I am now a pinky with a Bordeaux bottle kind of guy, for reasons of
flexibility in fretting. The posted discussion of damping behind the
slide is a bit puzzling, in that I should think that even one finger is
sufficient to the purpose. Besides, damping is of real concern in
electric, and particularly, straight tuning and single note playing. In
traditional, acoustic, unaccompanied, open tuning work the "behind the
slide" sound is in order.

If you like precedent, Fred McDowell used glass on the pinky; Son House,
copper on the ring finger, and Bonnie Raitt (if memory serves), glass on
the middle finger. Fred’s technique enables using a regulation straight
tuning C chord fingering in G tuning, yielding a way cool C9 chord.
Listen to "Frisco Lines" (most of his tunes were in open D).

For interested parties, Sing Out! magazine still has (last time I
checked, anyway) copies of Vol. 20/#4, March/April 1971, a "special
teach-in issue" including my article on bottleneck technique with a
transcription of Robt. Johnson’s "Come On In My Kitchen." It was clearly
written in my Son House phase before I decided to Be Like Fred, so the
glass cutting techniques therein must have been hearsay, I can’t
remember actually using them. What I do use is a hardware store glass
cutter to circumscribe a free-hand scratch, which is tapped out from the
inside until broken and sanded with a cloth-backed fine emery paper for
safety. Learn to cultivate a taste in wine according to the shape of the
bottleneck. Bordeaux (Cabernet Sauvignon or Merlot grapes) is the guitar
player’s wine of choice. Sediment =square shoulders =straight necks. I
average one in three usable cuts, which means I just have to drink more
wine. Hey, Art is tough. I do keep the old reliable copper slide in the
National case, in the event of a breakage emergency.

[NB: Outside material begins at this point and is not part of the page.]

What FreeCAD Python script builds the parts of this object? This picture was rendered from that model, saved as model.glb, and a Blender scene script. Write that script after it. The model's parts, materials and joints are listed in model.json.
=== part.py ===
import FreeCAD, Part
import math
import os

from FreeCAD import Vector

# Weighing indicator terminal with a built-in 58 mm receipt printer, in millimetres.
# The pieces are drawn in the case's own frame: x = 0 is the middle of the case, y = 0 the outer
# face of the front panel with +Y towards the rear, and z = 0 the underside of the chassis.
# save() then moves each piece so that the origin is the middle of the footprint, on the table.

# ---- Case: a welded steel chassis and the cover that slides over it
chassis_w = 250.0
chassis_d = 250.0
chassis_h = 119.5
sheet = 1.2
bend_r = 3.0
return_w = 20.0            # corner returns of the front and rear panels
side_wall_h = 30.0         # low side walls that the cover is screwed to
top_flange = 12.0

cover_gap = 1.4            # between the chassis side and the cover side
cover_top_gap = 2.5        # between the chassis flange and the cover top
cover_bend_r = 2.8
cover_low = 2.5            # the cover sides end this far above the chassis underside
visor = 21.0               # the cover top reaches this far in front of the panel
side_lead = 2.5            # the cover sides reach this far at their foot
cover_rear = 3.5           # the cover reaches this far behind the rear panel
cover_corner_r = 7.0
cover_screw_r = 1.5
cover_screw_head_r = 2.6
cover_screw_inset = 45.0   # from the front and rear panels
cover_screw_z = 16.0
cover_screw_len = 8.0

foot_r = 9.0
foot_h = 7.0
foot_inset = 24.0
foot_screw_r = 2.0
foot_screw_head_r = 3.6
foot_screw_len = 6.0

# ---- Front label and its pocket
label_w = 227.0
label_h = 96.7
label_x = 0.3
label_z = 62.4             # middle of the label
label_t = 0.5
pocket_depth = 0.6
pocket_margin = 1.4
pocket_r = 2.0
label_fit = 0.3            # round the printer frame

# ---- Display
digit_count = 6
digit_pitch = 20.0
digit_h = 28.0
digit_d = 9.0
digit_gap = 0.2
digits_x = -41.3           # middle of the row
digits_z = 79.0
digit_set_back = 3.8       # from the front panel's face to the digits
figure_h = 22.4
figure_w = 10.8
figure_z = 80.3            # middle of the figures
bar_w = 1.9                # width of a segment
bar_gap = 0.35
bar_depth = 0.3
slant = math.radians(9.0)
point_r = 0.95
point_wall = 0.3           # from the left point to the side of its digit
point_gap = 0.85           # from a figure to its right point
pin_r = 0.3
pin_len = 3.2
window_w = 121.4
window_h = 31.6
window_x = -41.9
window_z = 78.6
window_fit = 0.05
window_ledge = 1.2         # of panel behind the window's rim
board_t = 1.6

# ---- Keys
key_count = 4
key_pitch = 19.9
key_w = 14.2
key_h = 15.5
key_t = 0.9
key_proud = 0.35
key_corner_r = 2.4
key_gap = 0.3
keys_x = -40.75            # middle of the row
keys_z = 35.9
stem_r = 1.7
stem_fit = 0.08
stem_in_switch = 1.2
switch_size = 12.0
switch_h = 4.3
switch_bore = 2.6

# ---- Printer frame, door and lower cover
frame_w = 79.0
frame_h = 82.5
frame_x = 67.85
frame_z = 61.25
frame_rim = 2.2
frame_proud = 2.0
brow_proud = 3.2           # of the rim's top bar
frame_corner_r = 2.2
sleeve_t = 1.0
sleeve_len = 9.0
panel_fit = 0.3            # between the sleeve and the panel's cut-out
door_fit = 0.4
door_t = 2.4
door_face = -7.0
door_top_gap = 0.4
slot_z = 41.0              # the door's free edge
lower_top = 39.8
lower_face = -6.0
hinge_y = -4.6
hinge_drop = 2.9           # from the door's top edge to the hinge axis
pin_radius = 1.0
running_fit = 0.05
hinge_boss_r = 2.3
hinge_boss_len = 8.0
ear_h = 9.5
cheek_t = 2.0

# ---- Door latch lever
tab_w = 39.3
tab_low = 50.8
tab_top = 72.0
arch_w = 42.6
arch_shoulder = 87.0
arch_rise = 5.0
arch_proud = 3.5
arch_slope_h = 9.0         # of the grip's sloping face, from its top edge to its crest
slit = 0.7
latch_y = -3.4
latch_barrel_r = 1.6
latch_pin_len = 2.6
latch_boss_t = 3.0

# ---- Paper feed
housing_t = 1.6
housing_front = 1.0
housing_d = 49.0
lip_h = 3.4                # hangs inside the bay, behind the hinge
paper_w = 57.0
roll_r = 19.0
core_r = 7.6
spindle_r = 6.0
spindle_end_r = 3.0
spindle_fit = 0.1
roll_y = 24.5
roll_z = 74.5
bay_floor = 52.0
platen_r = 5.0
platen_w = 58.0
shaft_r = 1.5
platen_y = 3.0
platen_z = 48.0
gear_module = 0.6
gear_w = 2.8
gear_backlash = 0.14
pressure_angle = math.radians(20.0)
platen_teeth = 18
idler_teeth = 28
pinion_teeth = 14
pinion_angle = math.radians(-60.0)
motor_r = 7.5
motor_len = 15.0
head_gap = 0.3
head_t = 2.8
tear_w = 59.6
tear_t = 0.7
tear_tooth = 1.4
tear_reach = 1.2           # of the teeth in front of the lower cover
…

These days, there is a whole competitive market in manufactured slides
of various composition. The glass ones tend to be of what was called in
chemistry class, German soft glass, which is easier to work, but by its
very softness, less desirable then a harder wine bottle which gives a
brighter sound.

One small note for anyone who does find that article, the last bit of
TAB in the text, intended to illustrate possibilities in slide attack,
uses the pick-up to the tune and should have only one bar line, before
the last double stop. Also, on the subject of pitch, thanks to the
famous complete Johnson double CD box, we now know that the 1936
sessions in San Antonio, are all sharp (fast on playback) anywhere from
a semi-tone to a tri-tone, which also distorts the timbre and tempo.
This would indicate line voltage problems, i.e. the cutter ran slow.
Anybody know when the hysteresis motor was invented? The 1937 sessions
in Dallas play back on pitch and are what the man actually sounded like.